ORLANDO - Part of Jonathan Isaac’s routine before games is watching film and reading over scouting reports of opponents. To play well and help his team win, the second-year forward knows he must do his homework. By studying his performances from recent games and reviewing other teams’ tendencies, Isaac feels much more confident when he steps out onto the court.
The same concept applies to students in the classroom. To excel in school, children must read, do their homework and pay attention to teachers during classes. The more prepared a student is before an exam, the more likely they will ace it.
With all the knowledge he has attained since becoming a pro athlete and after seeing first-hand the difference it makes when NBA players play an active role in the lives of children, Isaac has decided to do everything in his power to make sure kids recognize the significance of developing strong comprehension skills. That’s why the 21-year-old has teamed up with Coaching for Literacy (CFL) to benefit children in grades K-3 in all Orange County Public Schools (OCPS) and help them appreciate reading.
Starting on Wednesday, Dec. 5 when the Magic host the Nuggets, Isaac will raise funds and call attention to grade level reading by wearing the color green (socks, laces, tights and wristband). The Bronx, N.Y. native will do the same during Orlando’s subsequent three games (Dec. 7 vs. Pacers, Dec. 10 at Mavs and Dec. 13 vs. Bulls in Mexico City).
By encouraging fans to join the Fight for Literacy by pledging a donation at www.fightforliteracygames.org for every point he scores during those four games, Isaac is convinced that if enough people contribute more kids will be better equipped for success. All of the money raised will support children participating in OCPS’ Read2Succeed program.
“It’s extremely important, not even just in the realm of literacy, but it’s just extremely important to be active in our community, trying to help these kids in any way that we can,” said Isaac, who will match up to $5,000 of the donations made by fans. “It just so happens that this initiative, Coaching for Literacy, is going to be a literacy project, so it’s super fun. I’m excited to score some points and help these kids get some books.”

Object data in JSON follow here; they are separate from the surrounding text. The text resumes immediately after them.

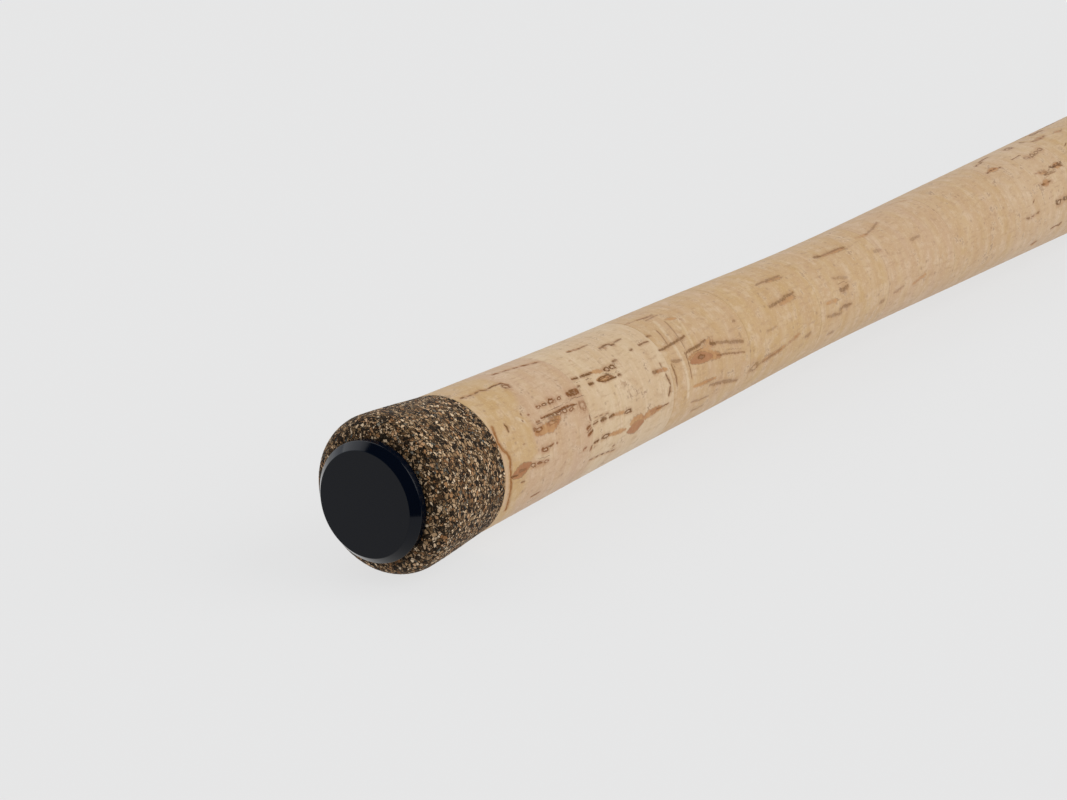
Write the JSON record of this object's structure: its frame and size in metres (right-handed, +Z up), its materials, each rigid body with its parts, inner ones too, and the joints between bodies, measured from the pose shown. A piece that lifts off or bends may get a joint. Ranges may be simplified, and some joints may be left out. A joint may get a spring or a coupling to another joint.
{
  "type": "boat rod",
  "caption": "Boat fishing rod with a turned cork handle, a screw reel seat, ring guides, a tip ring and a ferrule joint.",
  "frame": {"origin": "centre of the butt cap's flat face", "axes": "+X along the rod from the butt to the tip, +Z up, -Y towards the reel and the guides, as the rod lies on a table"},
  "size_m": [1.8, 0.0548, 0.0284],
  "materials": {
    "black_anodised": "satin",
    "burl_cork": "matte",
    "cork": "matte",
    "graphite": "satin",
    "blank_varnish": "gloss",
    "thread_wrap": "gloss",
    "guide_steel": "polished",
    "guide_ceramic": "polished"
  },
  "bodies": {
    "butt_section": {"butt_cap": "black_anodised", "butt_burl_ring": "burl_cork", "rear_cork_01": "cork", "rear_cork_02": "cork", "rear_cork_03": "cork", "rear_cork_04": "cork", "rear_cork_05": "cork", "rear_cork_06": "cork", "rear_cork_07": "cork", "rear_cork_08": "cork", "rear_cork_09": "cork", "rear_cork_10": "cork", "rear_cork_11": "cork", "seat_arbor": "cork", "seat_tube": "graphite", "fixed_hood": "black_anodised", "fore_cork_1": "cork", "fore_cork_2": "cork", "fore_cork_3": "cork", "fore_cork_4": "cork", "fore_burl_ring": "burl_cork", "winding_check": "black_anodised", "butt_blank": "blank_varnish", "hook_keeper": "guide_steel", "keeper_wrap_rear": "thread_wrap", "keeper_wrap_front": "thread_wrap", "ferrule_socket": "black_anodised", "socket_wrap": "thread_wrap", "guide_1_frame": "guide_steel", "guide_1_ring": "guide_ceramic", "guide_1_wrap_front": "thread_wrap", "guide_1_wrap_rear": "thread_wrap"},
    "hood": {"sliding_hood": "black_anodised"},
    "nut": {"lock_nut": "black_anodised"},
    "tip_section": {"ferrule_plug": "black_anodised", "plug_wrap": "thread_wrap", "tip_blank": "blank_varnish", "guide_2_frame": "guide_steel", "guide_2_ring": "guide_ceramic", "guide_2_wrap_front": "thread_wrap", "guide_2_wrap_rear": "thread_wrap", "guide_3_frame": "guide_steel", "guide_3_ring": "guide_ceramic", "guide_3_wrap_front": "thread_wrap", "guide_3_wrap_rear": "thread_wrap", "guide_4_frame": "guide_steel", "guide_4_ring": "guide_ceramic", "guide_4_wrap_front": "thread_wrap", "guide_5_frame": "guide_steel", "guide_5_ring": "guide_ceramic", "guide_5_wrap_front": "thread_wrap", "guide_6_frame": "guide_steel", "guide_6_ring": "guide_ceramic", "guide_6_wrap_front": "thread_wrap", "tip_frame": "guide_steel", "tip_ring": "guide_ceramic", "tip_wrap": "thread_wrap"}
  },
  "joints": [
    {"name": "hood_travel", "type": "slide", "parent": "butt_section", "child": "hood", "axis": [1, 0, 0], "range_m": [-0.006, 0.015]},
    {"name": "nut_spin", "type": "hinge", "parent": "hood", "child": "nut", "pos_m": [0.42325, 0, 0], "axis": [1, 0, 0], "range_deg": [-720, 1800]},
    {"name": "tip_pull", "type": "slide", "parent": "butt_section", "child": "tip_section", "axis": [1, 0, 0], "range_m": [0, 0.055]}
  ],
  "couplings": [
    {"joint": "hood_travel", "follows": "nut_spin", "m_per_rad": 0.00047746}
  ]
}
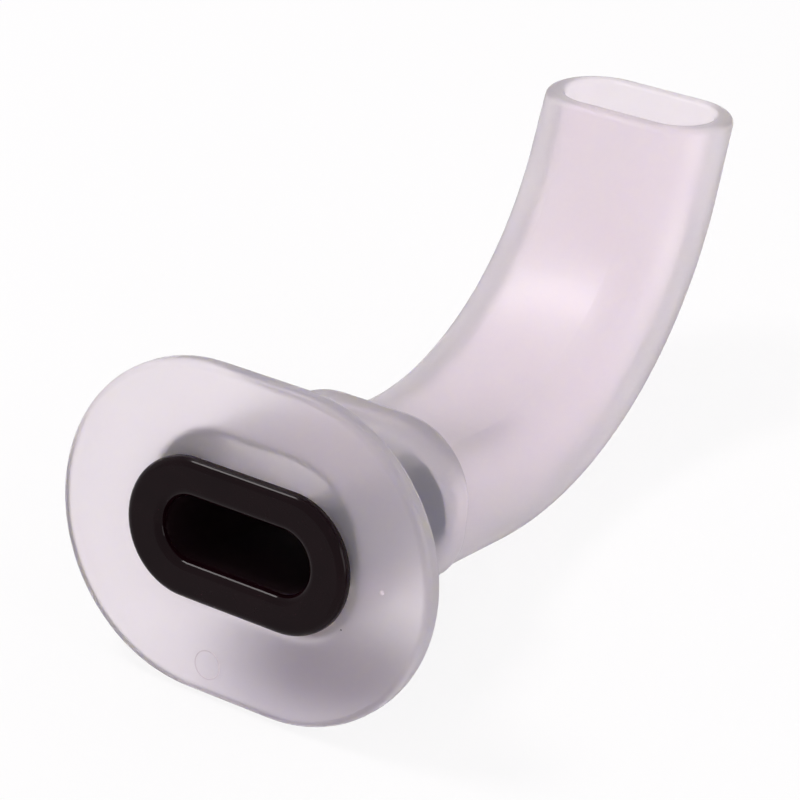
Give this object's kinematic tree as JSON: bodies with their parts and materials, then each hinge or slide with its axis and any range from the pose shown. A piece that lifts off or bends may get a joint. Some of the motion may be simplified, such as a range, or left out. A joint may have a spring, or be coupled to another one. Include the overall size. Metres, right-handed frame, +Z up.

Even more motivated to assist after hearing about a disheartening stat from the National Assessment of Educational Progress that 59 percent of fourth graders in Florida do not read at the proficient level, Isaac hopes this initiative will spur change amongst young learners.
With a younger brother who is currently in the fourth grade, the 6-foot-10, 210-pounder wants to see more of today’s youth excel in and out of school.
“Obviously, we want the kids to have fun but at the same time we want them to get it, we want them to get what we are talking about,” he said. “My biggest thing is just really getting into their minds that reading is so important for them and when you look at the statistics around the country, it’s crazy how behind we are.”
It was when he was at Florida State and participated in an event where he read with elementary students that Isaac, the No. 6 pick in the 2017 NBA Draft by the Magic, first started thinking about ways he can make a difference in children’s lives, especially when it comes to their education.
As soon as his NBA journey began, Isaac wasted no time utilizing the platform he’s on and the resources he’s been given. In fact, he’s already become a Literacy Ambassador for Coaching for Literacy, in which he supports over 32 million illiterate Americans who struggle to complete everyday tasks like filling out a job application, registering to vote, and following instructions from a medical prescription.
“Once I got to the league, they had asked me if I wanted to continue (in Coaching for Literacy) and we went to dinner, we talked about it and I decided I wanted to keep going with it and bring it into the league,” Isaac said. “Hopefully in a couple years, it’s a league-wide thing.”